Let's suppose we have a rope with more than 10% elasticity (relative delta of distance)
The earth is always visible from the near side of the moon (that's the other half from what people erroneously call the "dark" side).
If the moon was always visible from one of the poles (like the sun is for almost half a year) you'd only need to compensate approximately 360°/24h (the moons orbital rotation of 360°/month doesn't matter much) with something like a slowly rotating swivel.
But that's never the case, I suppose the moon is at best only visible for 18 days in a row IIRC.
So you'd end up constructing a large tower in Antarctica, such that from top the moon is always over the horizon.
No idea how tall this tower must be, but if it crosses the atmosphere (I'm pretty sure it must¹) this would also solve the problem of a giant whip lashing thru air.
All the construction problems aside, I wouldn't be surprised about electrostatic problems arising from connecting two giant bodies.
Can't see the benefit of such a construction, that's at best a theoretical question for math class.

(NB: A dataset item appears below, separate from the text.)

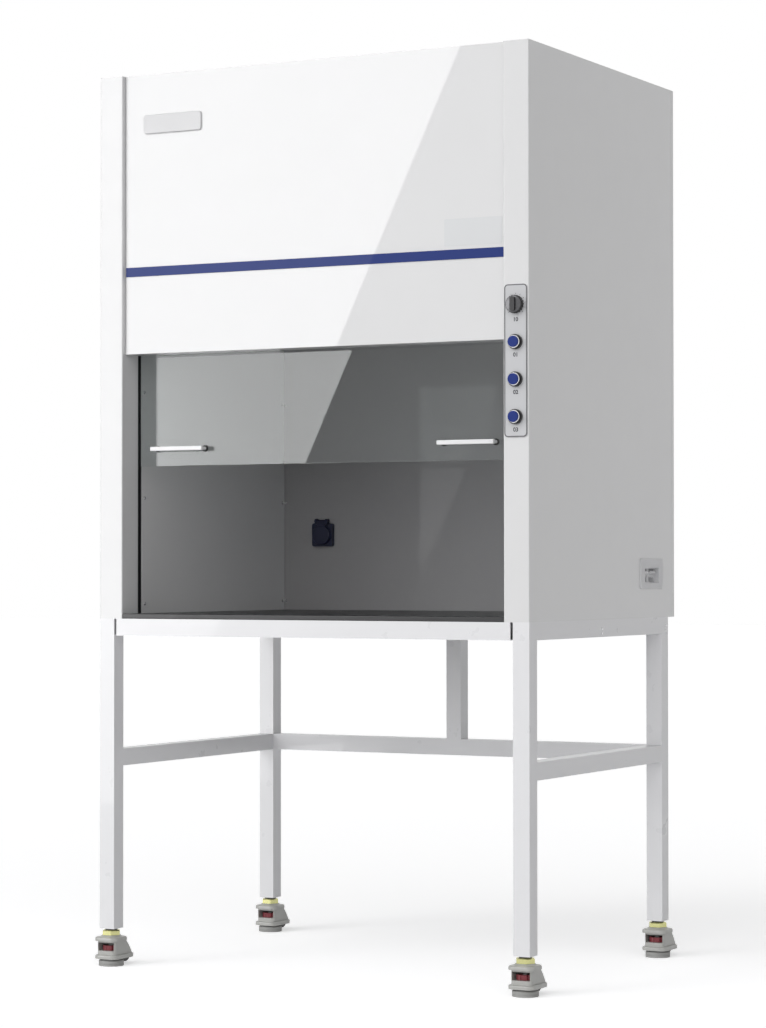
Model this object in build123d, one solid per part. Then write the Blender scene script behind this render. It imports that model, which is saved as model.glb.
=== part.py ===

PS: pollsters seem to be desperate. ;-)
¹) too lazy for calculations, but alone with an ecliptic angle of 23° something like 1-3 thousand km would be "reasonable".
update
Quick calculation say a tower on the pole needs roughly 1000km height (at least) to be able to see the moon all year from the tip. (6371/cos 30° = 7356 )
Well that's already 3 times higher than the ISS orbit...